=== Goal ===
Beginning with the first line of the data below, reproduce every line unchanged, ending with the line that holds "const neckDrop = 5.6;".

══════

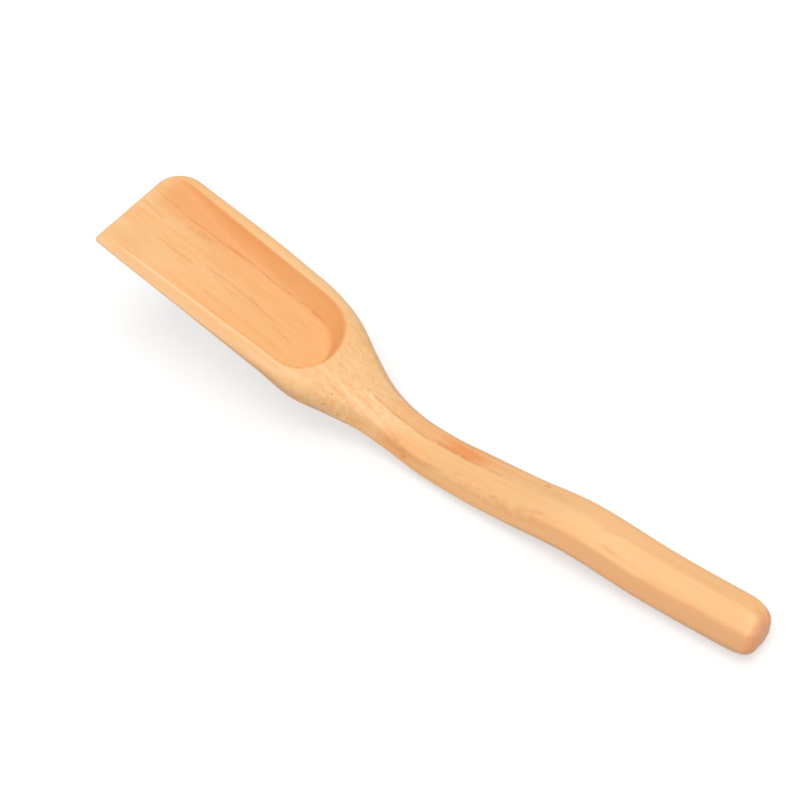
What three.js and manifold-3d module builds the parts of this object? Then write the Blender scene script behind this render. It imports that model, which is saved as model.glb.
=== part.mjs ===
import * as THREE from 'three';
import { mergeVertices } from 'three/addons/utils/BufferGeometryUtils.js';
import Module from 'manifold-3d';

// A tea scoop carved from one piece of wood: a blade with a shallow bowl that is open
// at the front, a shoulder that narrows to a waist, and a handle with eight soft flats
// that climbs away behind it. It is drawn with the bowl's rim level at z = 0, x running
// from the front edge to the handle's end and y across. Then it is laid down as it
// rests, on the heel under its shoulder and on the handle's end. All lengths are
// millimetres.

// Overall
const length = 176.4;
const neckPlace = 80.4;

// Blade
const bladeWidth = 27.2;
const frontThickness = 1.4;
const floorThickness = 1.7;
const nearCornerRadius = 1;
const farCornerRadius = 6.8;

// Bowl
const bowlLength = 60.3;
const bowlFrontWidth = 22.5;
const bowlBackWidth = 19.6;
const bowlDepth = 5.3;
const wallRun = 2.4;
const floorHollowShare = 0.08;
const creasePower = 5;

// Neck
const neckWidth = 11.6;
const neckThickness = 8.3;
const neckDrop = 5.6;

// Handle
const handleWidth = 13;
const handleThickness = 11.9;
const facetCount = 8;
const facetPower = 18;
const endRise = 26.4;
const endRounding = 7.4;
const endPower = 2.8;
const slantLength = 20;
const endLeanShare = 0.17;
const endSkewShare = 0.08;

// Resting on a table
const flatDepth = 0.3;

// Cutting and meshing
const overrun = 1.5;
const stationStep = 3.2;
const cornerSteps = 7;
const endSteps = 8;
const upperSteps = 20;
const lowerSteps = 16;
const bowlArcSteps = 22;
const tiltSteps = 40;

// Sections of the blade: place from the front edge to the neck, width between the
// neck's and the blade's, top as a share of the neck's drop, and how far the underside
// has left the bowl's floor for the heel.
const bladePlaceShares = [0, 0.25, 0.5, 0.62, 0.72, 0.81, 0.9, 1];
const bladeWidthShares = [0.99, 1, 0.97, 0.92, 0.77, 0.42, 0.12, 0];
const bladeDropShares = [-0.05, -0.01, -0.05, -0.05, 0.12, 0.4, 0.71, 1];
const bladeFloorShares = [0, 0.6, 1, 1, 1, 1, 1, 1];
const bladeHeelShares = [0, 0, 0.03, 0.24, 0.64, 0.92, 1.04, 1];

// Sections of the handle, from the neck to the handle's end: place, width and
// thickness between the neck's and the handle's, and top between neck and end.
const handlePlaceShares = [0.1, 0.21, 0.34, 0.5, 0.73, 1];
const handleWidthShares = [0.35, 0.93, 1.12, 1.1, 0.88, 0.06];
const handleThicknessShares = [-0.08, 0.1, 0.5, 0.98, 1.07, 0.98];
const handleRiseShares = [0.03, 0.14, 0.31, 0.56, 0.74, 1];

// Every section, front edge to end: the part of its thickness above its widest line,
// the powers of the rounded upper and lower halves, where 2 is an ellipse, and how far
// the rounding gives way to soft flats that meet in an edge on top.
const crownShares = [0.48, 0.14, 0.23, 0.28, 0.42, 0.44, 0.5, 0.52, 0.54, 0.5, 0.47, 0.46, 0.51, 0.48];
const upperPowers = [3, 2.6, 3.4, 3.6, 3.4, 3.2, 2.6, 2.1, 2, 2, 2, 2, 2.2, 2.5];
const lowerPowers = [2, 1.9, 1.8, 1.9, 2.1, 2.2, 2.3, 2.2, 2, 2, 2, 2, 2.3, 2.7];
const facetShares = [0, 0, 0, 0, 0, 0.3, 0.8, 1, 1, 1, 1, 1, 0.5, 0.5];

// Insets of the bowl's grid, from the rim to its middle line, closest at the crease.
const insetShares = [0, 0.06, 0.12, 0.17, 0.2, 0.23, 0.26, 0.3, 0.36, 0.46, 0.62, 0.8, 1];

const mix = (from, to, share) => from + (to - from) * share;

// A smooth curve through values at rising places, with slopes that follow both sides.
function smoothCurve(places, values) {
  const steps = places.slice(1).map((place, i) => place - places[i]);
  const rates = steps.map((step, i) => (values[i + 1] - values[i]) / step);
  const slopes = places.map((place, i) => {
    if (i === 0 || i === places.length - 1) return 0;
    return (steps[i] * rates[i - 1] + steps[i - 1] * rates[i]) / (steps[i] + steps[i - 1]);
  });
  slopes[0] = (3 * rates[0] - slopes[1]) / 2;
  slopes[places.length - 1] = (3 * rates.at(-1) - slopes.at(-2)) / 2;
  return (place) => {
    const held = THREE.MathUtils.clamp(place, places[0], places.at(-1));
    const i = Math.min(places.findLastIndex((known) => known <= held), steps.length - 1);
    const t = (held - places[i]) / steps[i];
    const bend = t * t * (3 - 2 * t);
    const leave = t * (1 - t) ** 2 * steps[i] * slopes[i];
    const arrive = t * t * (1 - t) * steps[i] * slopes[i + 1];
    return mix(values[i], values[i + 1], bend) + leave - arrive;
  };
}

// The bowl deepens from nothing at the front edge to its full depth at the back.
function bowlDepthAt(x) {
  const share = THREE.MathUtils.clamp(x / bowlLength, 0, 1);
  return bowlDepth * (1 - (1 - share) ** 2);
}

const bladePlaces = bladePlaceShares.map((share) => neckPlace * share);
const handlePlaces = handlePlaceShares.map((share) => mix(neckPlace, length, share));
const places = [...bladePlaces, ...handlePlaces];

const widthAt = smoothCurve(places, [
  ...bladeWidthShares.map((share) => mix(neckWidth, bladeWidth, share)),
  ...handleWidthShares.map((share) => mix(neckWidth, handleWidth, share)),
]);

const bladeTops = bladeDropShares.map((share) => -neckDrop * share);
const handleTops = handleRiseShares.map((share) => mix(-neckDrop, endRise, share));
const topAt = smoothCurve(places, [...bladeTops, ...handleTops]);

const heelBottom = -neckDrop - neckThickness;
const bladeBottoms = bladePlaces.map((place, i) => {
  const floor = mix(frontThickness, floorThickness, bladeFloorShares[i]);
  return mix(-bowlDepthAt(place) - floor, heelBottom, bladeHeelShares[i]);
});
const handleBottoms = handleTops.map((top, i) => (
  top - mix(neckThickness, handleThickness, handleThicknessShares[i])
));
const bottomAt = smoothCurve(places, [...bladeBottoms, ...handleBottoms]);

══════

=== The solution ===
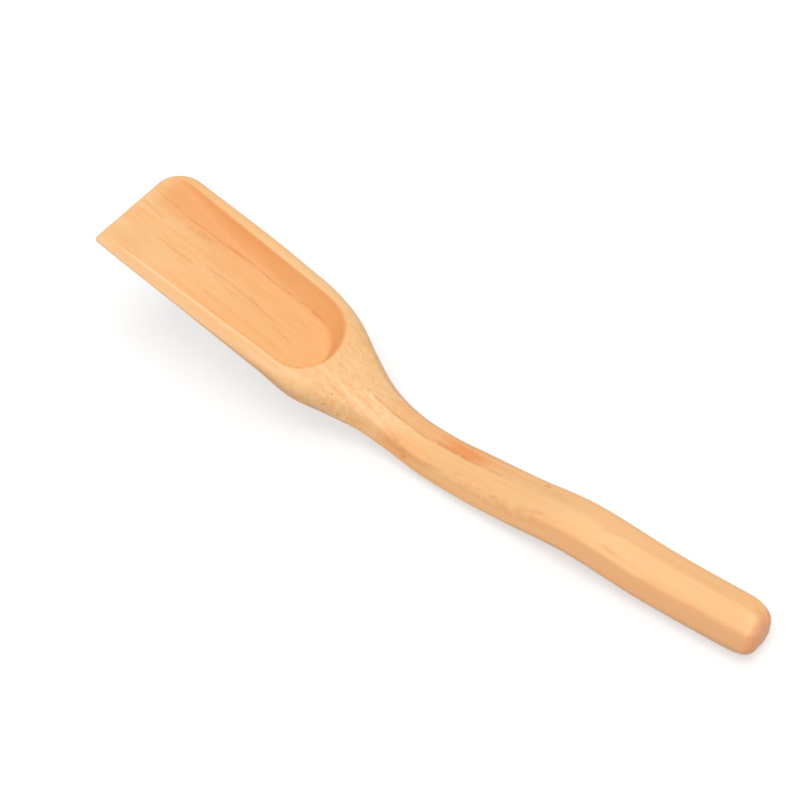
What three.js and manifold-3d module builds the parts of this object? Then write the Blender scene script behind this render. It imports that model, which is saved as model.glb.
=== part.mjs ===
import * as THREE from 'three';
import { mergeVertices } from 'three/addons/utils/BufferGeometryUtils.js';
import Module from 'manifold-3d';

// A tea scoop carved from one piece of wood: a blade with a shallow bowl that is open
// at the front, a shoulder that narrows to a waist, and a handle with eight soft flats
// that climbs away behind it. It is drawn with the bowl's rim level at z = 0, x running
// from the front edge to the handle's end and y across. Then it is laid down as it
// rests, on the heel under its shoulder and on the handle's end. All lengths are
// millimetres.

// Overall
const length = 176.4;
const neckPlace = 80.4;

// Blade
const bladeWidth = 27.2;
const frontThickness = 1.4;
const floorThickness = 1.7;
const nearCornerRadius = 1;
const farCornerRadius = 6.8;

// Bowl
const bowlLength = 60.3;
const bowlFrontWidth = 22.5;
const bowlBackWidth = 19.6;
const bowlDepth = 5.3;
const wallRun = 2.4;
const floorHollowShare = 0.08;
const creasePower = 5;

// Neck
const neckWidth = 11.6;
const neckThickness = 8.3;
const neckDrop = 5.6;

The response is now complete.